*DIRECTION*: The listing beneath should be written out in full, exactly as shown.

*SOURCE EXCERPT*:
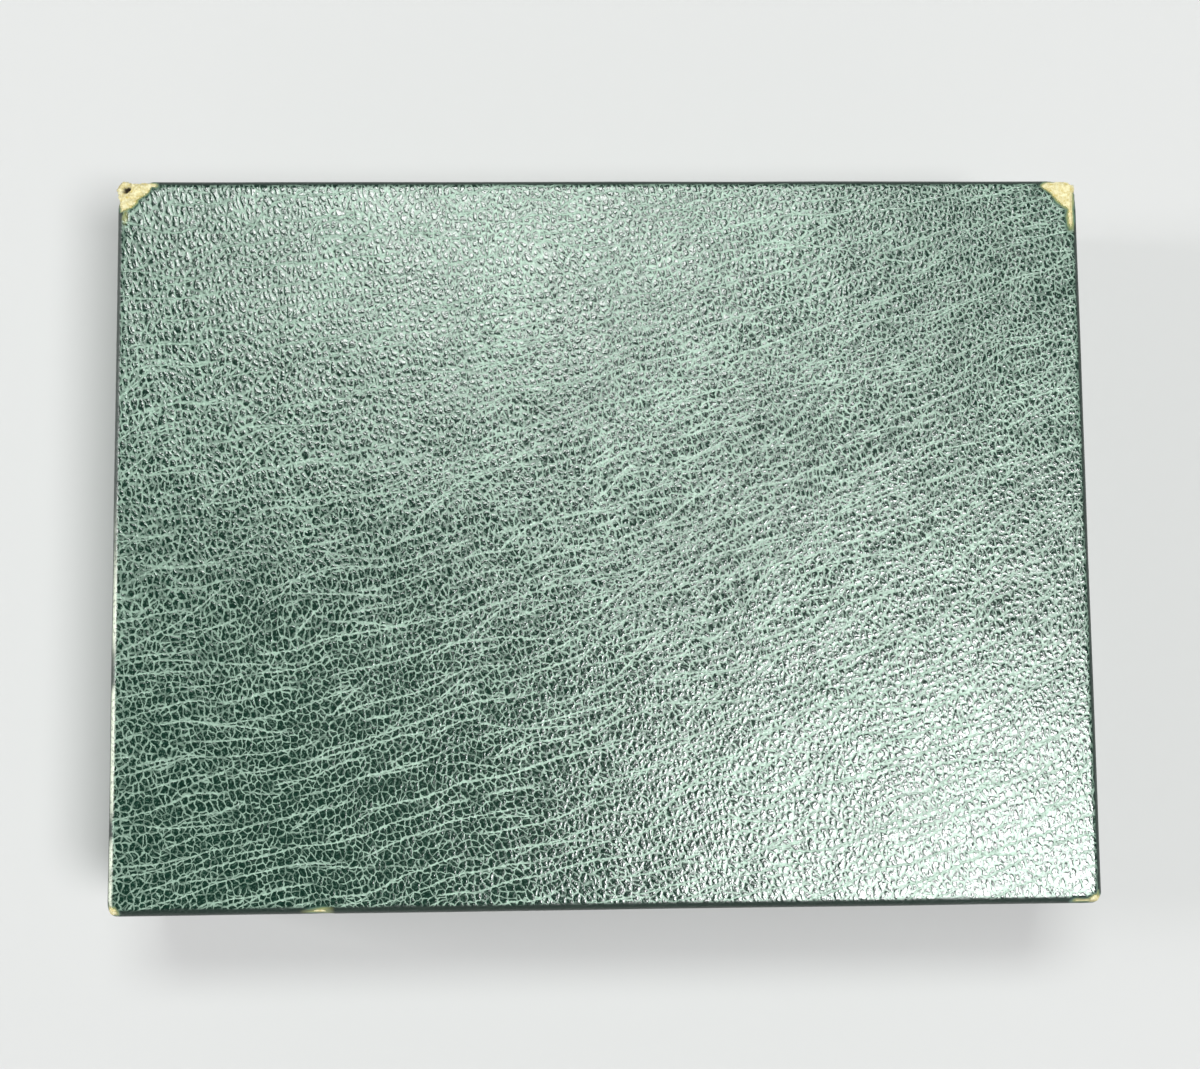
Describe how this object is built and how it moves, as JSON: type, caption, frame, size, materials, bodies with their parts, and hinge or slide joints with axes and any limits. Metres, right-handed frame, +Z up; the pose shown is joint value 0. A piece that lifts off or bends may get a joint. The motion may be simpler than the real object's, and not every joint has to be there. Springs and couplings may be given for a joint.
{
  "type": "card deck box",
  "caption": "Flat rectangular hinged box covered in green grained leatherette, with an inner shoulder, two lined wells for decks of cards and a padded lid.",
  "frame": {"origin": "under the middle of the shut box, on the surface that it stands on", "axes": "+X along the long side and the hinge, -Y towards the front that opens, +Y towards the hinge, +Z up"},
  "size_m": [0.132, 0.0993, 0.031],
  "materials": {
    "leatherette": "satin",
    "strawboard": "matte",
    "liner_paper": "matte",
    "shoulder_paper": "satin",
    "lid_paper": "matte",
    "velvet": "matte",
    "pad_satin": "satin",
    "ribbon_satin": "satin"
  },
  "bodies": {
    "base": {"bottom_liner": "liner_paper", "base_floor_board": "strawboard", "base_front_board": "strawboard", "base_back_board": "strawboard", "base_left_board": "strawboard", "base_right_board": "strawboard", "base_wrap": "leatherette", "neck_front_board": "strawboard", "neck_back_board": "strawboard", "neck_left_board": "strawboard", "neck_right_board": "strawboard", "neck_facing": "shoulder_paper", "center_divider": "strawboard", "divider_cap": "shoulder_paper", "left_well_lining": "velvet", "right_well_lining": "velvet", "left_well_pad": "velvet", "right_well_pad": "velvet", "left_lift_ribbon": "ribbon_satin", "right_lift_ribbon": "ribbon_satin", "hinge_strip": "leatherette"},
    "lid": {"lid_top_board": "strawboard", "lid_front_board": "strawboard", "lid_back_board": "strawboard", "lid_left_board": "strawboard", "lid_right_board": "strawboard", "lid_wrap": "leatherette", "lid_side_lining": "lid_paper", "lid_pad_board": "strawboard", "lid_pad": "pad_satin"}
  },
  "joints": [
    {"name": "lid_hinge", "type": "hinge", "parent": "base", "child": "lid", "pos_m": [0, 0.04995, 0.0155], "axis": [-1, 0, 0], "range_deg": [0, 180], "deforming": ["hinge_strip"]}
  ]
}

*WRITTEN ANSWER*:
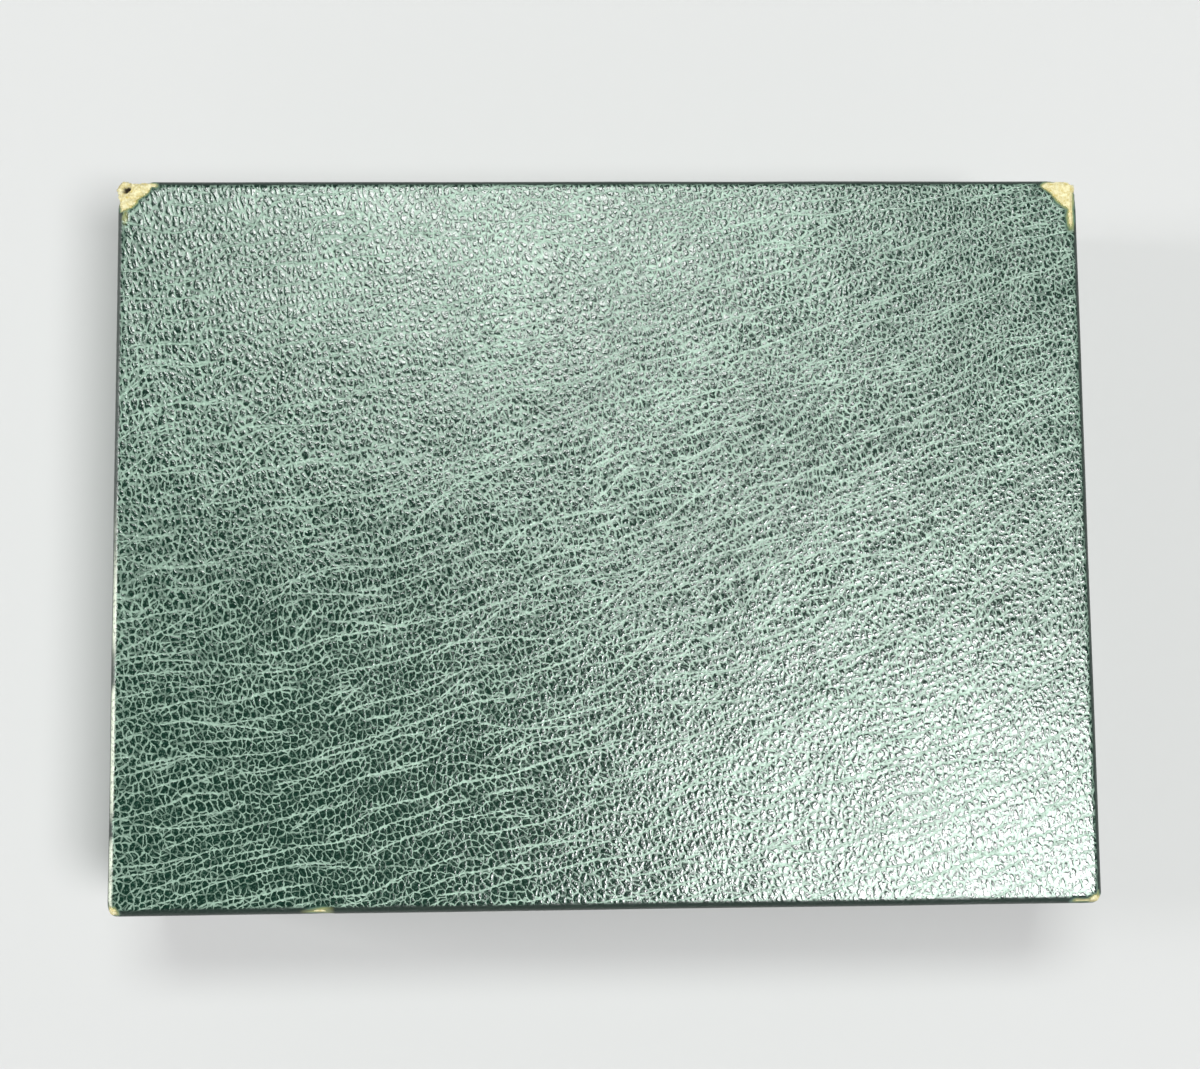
Describe how this object is built and how it moves, as JSON: type, caption, frame, size, materials, bodies with their parts, and hinge or slide joints with axes and any limits. Metres, right-handed frame, +Z up; the pose shown is joint value 0. A piece that lifts off or bends may get a joint. The motion may be simpler than the real object's, and not every joint has to be there. Springs and couplings may be given for a joint.
{
  "type": "card deck box",
  "caption": "Flat rectangular hinged box covered in green grained leatherette, with an inner shoulder, two lined wells for decks of cards and a padded lid.",
  "frame": {"origin": "under the middle of the shut box, on the surface that it stands on", "axes": "+X along the long side and the hinge, -Y towards the front that opens, +Y towards the hinge, +Z up"},
  "size_m": [0.132, 0.0993, 0.031],
  "materials": {
    "leatherette": "satin",
    "strawboard": "matte",
    "liner_paper": "matte",
    "shoulder_paper": "satin",
    "lid_paper": "matte",
    "velvet": "matte",
    "pad_satin": "satin",
    "ribbon_satin": "satin"
  },
  "bodies": {
    "base": {"bottom_liner": "liner_paper", "base_floor_board": "strawboard", "base_front_board": "strawboard", "base_back_board": "strawboard", "base_left_board": "strawboard", "base_right_board": "strawboard", "base_wrap": "leatherette", "neck_front_board": "strawboard", "neck_back_board": "strawboard", "neck_left_board": "strawboard", "neck_right_board": "strawboard", "neck_facing": "shoulder_paper", "center_divider": "strawboard", "divider_cap": "shoulder_paper", "left_well_lining": "velvet", "right_well_lining": "velvet", "left_well_pad": "velvet", "right_well_pad": "velvet", "left_lift_ribbon": "ribbon_satin", "right_lift_ribbon": "ribbon_satin", "hinge_strip": "leatherette"},
    "lid": {"lid_top_board": "strawboard", "lid_front_board": "strawboard", "lid_back_board": "strawboard", "lid_left_board": "strawboard", "lid_right_board": "strawboard", "lid_wrap": "leatherette", "lid_side_lining": "lid_paper", "lid_pad_board": "strawboard", "lid_pad": "pad_satin"}
  },
  "joints": [
    {"name": "lid_hinge", "type": "hinge", "parent": "base", "child": "lid", "pos_m": [0, 0.04995, 0.0155], "axis": [-1, 0, 0], "range_deg": [0, 180], "deforming": ["hinge_strip"]}
  ]
}